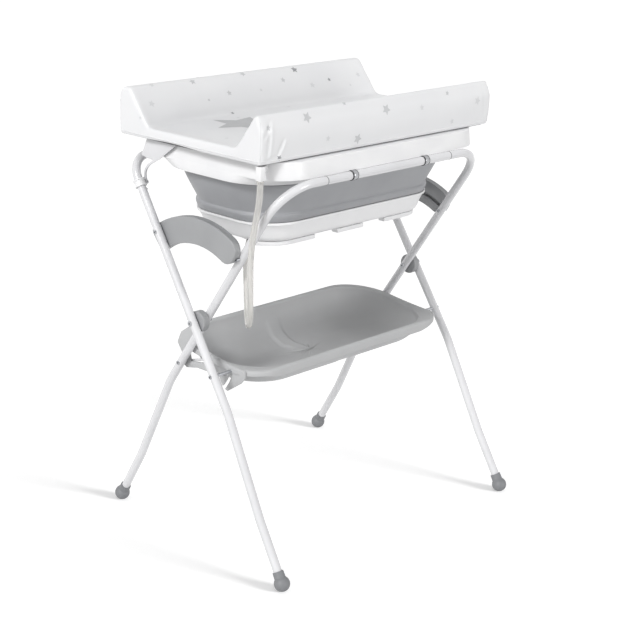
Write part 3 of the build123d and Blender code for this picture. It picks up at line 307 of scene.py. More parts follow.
# %% Finishes of the real parts
moulded_look = dict(grain=1600.0, wave=60.0, wave_share=0.25, bump=0.25, height=0.00015)
cover_look = dict(
    grain=1100.0, wave=55.0, wave_share=0.55, bump=0.22, height=0.0004, cloud=7.0,
    Coat_Weight=0.12, Coat_Roughness=0.25,
)
finishes = {
    "white_tube": finish(
        "white_powder_coat", (0.71, 0.71, 0.725), (0.67, 0.67, 0.685), (0.20, 0.28),
        grain=450.0, wave=90.0, wave_share=0.6, bump=0.12, height=0.0003,
        Coat_Weight=0.5, Coat_Roughness=0.08,
    ),
    "white_plastic": finish(
        "white_moulded_plastic", (0.84, 0.84, 0.845), (0.80, 0.80, 0.81), (0.42, 0.52),
        grain=700.0, wave=14.0, wave_share=0.75, bump=0.08, height=0.0004,
        Coat_Weight=0.15, Coat_Roughness=0.12,
    ),
    "grey_plastic": finish(
        "grey_moulded_plastic", (0.345, 0.350, 0.358), (0.318, 0.323, 0.331), (0.38, 0.50),
        **moulded_look,
    ),
    "tray_plastic": finish(
        "tray_plastic", (0.490, 0.494, 0.498), (0.460, 0.464, 0.470), (0.50, 0.62),
        grain=1300.0, wave=24.0, wave_share=0.45, bump=0.2, height=0.0002,
    ),
    # Dark plastic of the spring buttons; the same finish paints shade in the rail's gaps and the
    # rivets' holes.
    "dark_plastic": finish(
        "dark_button_and_painted_shade_plastic", (0.030, 0.031, 0.034), (0.045, 0.046, 0.05), (0.35, 0.5),
        grain=1500.0, wave=80.0, bump=0.2, height=0.00015,
    ),
    "bright_steel": finish(
        "bright_plate", (0.44, 0.445, 0.46), (0.34, 0.345, 0.36), (0.18, 0.28),
        grain=420.0, bump=0.10, height=0.00015, relief=brush_group, Metallic=1.0,
    ),
    "dull_steel": finish(
        "zinc_rivet", (0.50, 0.51, 0.53), (0.36, 0.37, 0.39), (0.28, 0.46),
        grain=380.0, bump=0.20, height=0.0002, relief=brush_group, Metallic=1.0,
    ),
    "grey_rubber": finish(
        "soft_wall_rubber", (0.325, 0.330, 0.345), (0.300, 0.305, 0.320), (0.42, 0.56),
        grain=2200.0, wave=30.0, wave_share=0.3, bump=0.22, height=0.00012, Sheen_Weight=0.12,
    ),
    "hose_rubber": finish(
        "translucent_hose", (0.80, 0.79, 0.765), (0.76, 0.75, 0.725), (0.16, 0.26),
        grain=900.0, wave=60.0, wave_share=0.5, bump=0.06, height=0.0002,
        Transmission_Weight=0.55, IOR=1.35,
    ),
    # The board's dark grey is painted shade: it stands in for the shadow gap under the mat's edge.
    "board": finish(
        "board_painted_shade", (0.115, 0.115, 0.122), (0.085, 0.085, 0.092), (0.45, 0.62),
        grain=700.0, wave=160.0, wave_share=0.5, bump=0.3, height=0.0003,
    ),
    "mat_cover": finish(
        "coated_cover", (0.795, 0.797, 0.805), (0.765, 0.768, 0.78), (0.30, 0.42),
        **cover_look, Sheen_Weight=0.05,
    ),
}
print("finishes", len(bpy.data.materials))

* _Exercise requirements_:
Extract all the material, leaving every line as it is.

* _Result_:
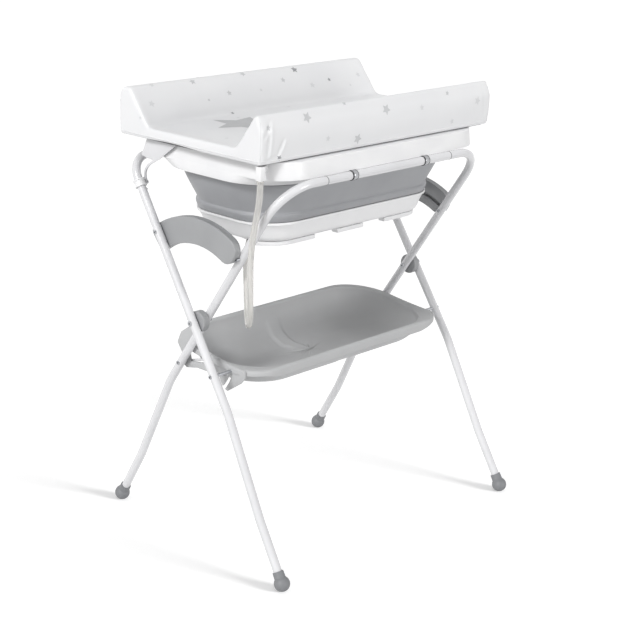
Write part 3 of the build123d and Blender code for this picture. It picks up at line 307 of scene.py. More parts follow.
# %% Finishes of the real parts
moulded_look = dict(grain=1600.0, wave=60.0, wave_share=0.25, bump=0.25, height=0.00015)
cover_look = dict(
    grain=1100.0, wave=55.0, wave_share=0.55, bump=0.22, height=0.0004, cloud=7.0,
    Coat_Weight=0.12, Coat_Roughness=0.25,
)
finishes = {
    "white_tube": finish(
        "white_powder_coat", (0.71, 0.71, 0.725), (0.67, 0.67, 0.685), (0.20, 0.28),
        grain=450.0, wave=90.0, wave_share=0.6, bump=0.12, height=0.0003,
        Coat_Weight=0.5, Coat_Roughness=0.08,
    ),
    "white_plastic": finish(
        "white_moulded_plastic", (0.84, 0.84, 0.845), (0.80, 0.80, 0.81), (0.42, 0.52),
        grain=700.0, wave=14.0, wave_share=0.75, bump=0.08, height=0.0004,
        Coat_Weight=0.15, Coat_Roughness=0.12,
    ),
    "grey_plastic": finish(
        "grey_moulded_plastic", (0.345, 0.350, 0.358), (0.318, 0.323, 0.331), (0.38, 0.50),
        **moulded_look,
    ),
    "tray_plastic": finish(
        "tray_plastic", (0.490, 0.494, 0.498), (0.460, 0.464, 0.470), (0.50, 0.62),
        grain=1300.0, wave=24.0, wave_share=0.45, bump=0.2, height=0.0002,
    ),
    # Dark plastic of the spring buttons; the same finish paints shade in the rail's gaps and the
    # rivets' holes.
    "dark_plastic": finish(
        "dark_button_and_painted_shade_plastic", (0.030, 0.031, 0.034), (0.045, 0.046, 0.05), (0.35, 0.5),
        grain=1500.0, wave=80.0, bump=0.2, height=0.00015,
    ),
    "bright_steel": finish(
        "bright_plate", (0.44, 0.445, 0.46), (0.34, 0.345, 0.36), (0.18, 0.28),
        grain=420.0, bump=0.10, height=0.00015, relief=brush_group, Metallic=1.0,
    ),
    "dull_steel": finish(
        "zinc_rivet", (0.50, 0.51, 0.53), (0.36, 0.37, 0.39), (0.28, 0.46),
        grain=380.0, bump=0.20, height=0.0002, relief=brush_group, Metallic=1.0,
    ),
    "grey_rubber": finish(
        "soft_wall_rubber", (0.325, 0.330, 0.345), (0.300, 0.305, 0.320), (0.42, 0.56),
        grain=2200.0, wave=30.0, wave_share=0.3, bump=0.22, height=0.00012, Sheen_Weight=0.12,
    ),
    "hose_rubber": finish(
        "translucent_hose", (0.80, 0.79, 0.765), (0.76, 0.75, 0.725), (0.16, 0.26),
        grain=900.0, wave=60.0, wave_share=0.5, bump=0.06, height=0.0002,
        Transmission_Weight=0.55, IOR=1.35,
    ),
    # The board's dark grey is painted shade: it stands in for the shadow gap under the mat's edge.
    "board": finish(
        "board_painted_shade", (0.115, 0.115, 0.122), (0.085, 0.085, 0.092), (0.45, 0.62),
        grain=700.0, wave=160.0, wave_share=0.5, bump=0.3, height=0.0003,
    ),
    "mat_cover": finish(
        "coated_cover", (0.795, 0.797, 0.805), (0.765, 0.768, 0.78), (0.30, 0.42),
        **cover_look, Sheen_Weight=0.05,
    ),
}
print("finishes", len(bpy.data.materials))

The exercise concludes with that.